With the shift of the last of its manufacturing departments from Port Melbourne to its Altona plant, Toyota has closed a chapter in the history of the company that first began operations in Australia in the early 1960s.

The Port Melbourne plant is an historic site for the Australian motor industry, having commenced operations in 1952. It was there that the Tiara, the first Toyota ever built outside Japan was assembled in April 1963.

More than one million Toyotas were built at Port Melbourne up to 1994 and the company retained manufacturing operations there until May this year.
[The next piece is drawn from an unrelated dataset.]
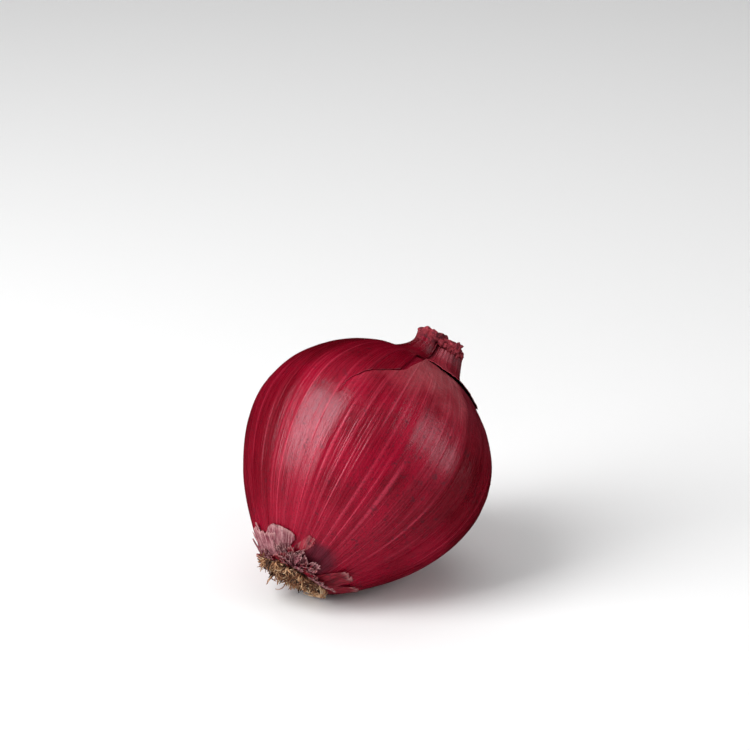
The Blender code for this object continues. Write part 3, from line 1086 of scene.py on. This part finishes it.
class OnionLook(bpy.types.PropertyGroup):
    """Colours of the skins and the roots."""

    bright: tint("Bright skin", "Crimson of the fresh-looking skin", (0.265, 0.0020, 0.018))
    deep: tint("Deep skin", "Darker crimson between the bright areas", (0.165, 0.0010, 0.009))
    vein: tint("Veins", "Pink of the veins that run from root to neck", (0.56, 0.044, 0.086))
    band: tint("Bands", "Lighter red of the broad bands and fine lines", (0.34, 0.0042, 0.025))
    gloss: tint("Gloss", "Tint of the light that the skin reflects", (1.0, 0.78, 0.88))
    speck: tint("Specks", "Dark specks in the skin", (0.055, 0.004, 0.012))
    # The colour that the painted shade multiplies the skin by, at the sides and towards the neck.
    shade: tint("Deep tint", "What the skin is multiplied by where it is deepest", (0.52, 0.22, 0.34))
    dry: tint("Dry skin", "Greyish pink of the outer skin near the neck", (0.34, 0.078, 0.088))
    stain: tint("Root stain", "Brownish purple round the root plate", (0.075, 0.012, 0.022))
    flake_deep: tint("Flakes", "Mauve of the loose flakes", (0.20, 0.030, 0.050))
    flake_pale: tint("Pale flakes", "Paler mauve of their fibres", (0.43, 0.20, 0.215))
    flake_edge: tint("Flake edges", "Pinkish grey of their torn edges", (0.56, 0.30, 0.29))
    neck_deep: tint("Neck", "Dark crimson of the dried neck", (0.12, 0.004, 0.012))
    neck_rust: tint("Neck rust", "Rusty red of the crushed neck", (0.23, 0.013, 0.021))
    neck_crumb: tint("Neck crumbs", "Pink of the crumbs on the neck's edge", (0.40, 0.040, 0.058))
    root_tan: tint("Tan roots", "Tan of the dried roots", (0.46, 0.245, 0.12))
    root_brown: tint("Brown roots", "Brown of the older roots", (0.20, 0.070, 0.030))
    root_pale: tint("Pale roots", "Straw colour of the thin roots", (0.66, 0.48, 0.30))
    soil: tint("Soil", "Dark soil between the roots", (0.035, 0.016, 0.008))
    vein_strength: FloatProperty(name="Veins", description="How clear the veins are", default=1.0, min=0.0)
    shine: FloatProperty(name="Shine", description="Level of the reflection", default=0.45, min=0.0, max=1.0)


class OnionRoots(bpy.types.PropertyGroup):
    """Sizes of the dried roots."""

    count: IntProperty(name="Roots", description="How many roots there are", default=600, min=1)
    length: FloatProperty(name="Length", description="Middle length of a root", default=0.0036, unit="LENGTH")
    thickness: FloatProperty(name="Thickness", description="Middle thickness", default=0.00064, unit="LENGTH")


class OnionStage(bpy.types.PropertyGroup):
    """Camera and light."""

    azimuth: FloatProperty(name="Azimuth", description="Of the camera, in degrees", default=-48.4)
    elevation: FloatProperty(name="Elevation", description="Of the camera, in degrees", default=22.0)
    camera_distance: FloatProperty(name="Distance", description="To the onion", default=0.95, unit="LENGTH")
    photo_size: IntProperty(name="Photo size", description="Pixels on a side of the photograph", default=750)
    pixels_per_metre: FloatProperty(name="Scale", description="Pixels to a metre at the onion", default=3360)
    ring_pixel: FloatVectorProperty(
        name="Ring pixel", description="Widest ring's centre in the photo", size=2, default=(370.6, 448.9)
    )
    key_light: FloatProperty(name="Left box", description="Radiance", default=7.8)
    front_light: FloatProperty(name="Front box", description="Radiance", default=0.6)
    side_light: FloatProperty(name="Right box", description="Radiance", default=3.4)
    top_light: FloatProperty(name="Top box", description="Radiance", default=1.12)
    room_light: FloatProperty(name="Room light", description="Strength of the even light", default=0.18)


class ONION_OT_body(bpy.types.Operator):
    """Make the body of the bulb with its neck"""

    bl_idname = "onion.body"
    bl_label = "Body"

    def execute(self, context):
        make_body(context.scene.onion_look)
        return {"FINISHED"}


class ONION_OT_outer_skins(bpy.types.Operator):
    """Make the torn skins over the shoulder"""

    bl_idname = "onion.outer_skins"
    bl_label = "Outer Skins"

    def execute(self, context):
        make_outer_skins(context.scene.onion_look)
        return {"FINISHED"}


class ONION_OT_neck(bpy.types.Operator):
    """Make the collar and the crushed layers of the neck"""

    bl_idname = "onion.neck"
    bl_label = "Neck"

    def execute(self, context):
        make_collar(context.scene.onion_look)
        make_crest(context.scene.onion_look)
        return {"FINISHED"}


class ONION_OT_root_flaps(bpy.types.Operator):
    """Make the loose skin round the root plate"""

    bl_idname = "onion.root_flaps"
    bl_label = "Root Flaps"

    def execute(self, context):
        make_root_flaps(context.scene.onion_look)
        return {"FINISHED"}


class ONION_OT_roots(bpy.types.Operator):
    """Make the root plate and the dried roots"""

    bl_idname = "onion.roots"
    bl_label = "Roots"

    def execute(self, context):
        make_root_plate(context.scene.onion_look)
        make_roots(context.scene.onion_roots, context.scene.onion_look)
        return {"FINISHED"}


class ONION_OT_stage(bpy.types.Operator):
    """Make the floor, the camera and the lights"""

    bl_idname = "onion.stage"
    bl_label = "Stage"

    def execute(self, context):
        make_stage(context.scene.onion_stage)
        return {"FINISHED"}


MAKERS = (
    ONION_OT_body,
    ONION_OT_outer_skins,
    ONION_OT_neck,
    ONION_OT_root_flaps,
    ONION_OT_roots,
    ONION_OT_stage,
)


class ONION_PT_panel(bpy.types.Panel):
    """Lists what the add-on makes"""

    bl_idname = "ONION_PT_panel"
    bl_label = "Red Onion"
    bl_space_type = "VIEW_3D"
    bl_region_type = "UI"
    bl_category = "Onion"

    def draw(self, context):
        for maker in MAKERS:
            self.layout.operator(maker.bl_idname)
        for group in (context.scene.onion_look, context.scene.onion_roots, context.scene.onion_stage):
            box = self.layout.box()
            for name in group.__annotations__:
                box.prop(group, name)


GROUPS = {"onion_look": OnionLook, "onion_roots": OnionRoots, "onion_stage": OnionStage}


def register():
    for group in (*GROUPS.values(), *MAKERS, ONION_PT_panel):
        bpy.utils.register_class(group)
    for name, group in GROUPS.items():
        setattr(bpy.types.Scene, name, PointerProperty(type=group))


def unregister():
    for name in GROUPS:
        delattr(bpy.types.Scene, name)
    for group in (ONION_PT_panel, *reversed(MAKERS), *reversed(GROUPS.values())):
        bpy.utils.unregister_class(group)


def main():
    register()
    bpy.ops.onion.body()
    bpy.ops.onion.outer_skins()
    bpy.ops.onion.neck()
    bpy.ops.onion.root_flaps()
    bpy.ops.onion.roots()
    bpy.ops.onion.stage()


if __name__ == "__main__":
    main()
The final automotive operations – including bumper bar production and the assembly of small components – have now been transferred to Altona.

The president of Toyota Motor Corporation Australia Ltd, Ted Okada, said Port Melbourne played a significant role in Toyota’s long and proud history of manufacturing in Victoria.

“The end of production at Port Melbourne is a great opportunity to recognise and celebrate the many thousands of people who have worked here and made it such an iconic landmark,” said Okada.

“Without their hard work, skill and dedication, Toyota could not have become the number one car brand in Australia. However, we constantly strive to improve every aspect of production to meet quality and cost expectations globally, especially now that most of the cars we produce are sold overseas.

“It was important to consolidate our operations and we have invested heavily in new facilities at Altona in preparation for the introduction of the new Camry and Aurion models this year.”

Toyota was a fledgling car company that had never built a car outside Japan when it placed trust in a group of Australians to produce the Toyota Tiara from a kit in April 1963. Those first tentative steps into foreign manufacture at Port Melbourne led to Toyota becoming a global giant with plants all around the world.

Today, the automotive world might learn from Toyota, but forty-three years ago it was Toyota learning from the crew at Australian Motor Industries, AMI, who were vastly experienced at assembling  completely knocked down packs from British and American car makers.

“It was our first step into a westernised country,” said Hideyo Tamura, a former senior Toyota executive.

“We got the confidence that our production system worked overseas. Only after we had experience in Australia did we move into other countries. Had we not succeeded in Australia, we would not have been encouraged to go further.”

Despite numerous cultural, communication and technical problems, the Tiara and then the Corona, Crown and Corolla established Toyota as a solid and reliable brand in Australia.

From humble beginnings with the Tiara in 1963, when it had thrown a lifeline to the struggling AMI as a mere supplier, Toyota gradually took control of its Australian operations.

AMI became AMI-Toyota, then Toyota Manufacturing Australia and finally, in 1989, Toyota Motor Corporation Australia.

Globally, Toyota has become arguably the most dominant force in the automotive world. But it may not have worked out that way had it not been for a group of talented Australians in Port Melbourne.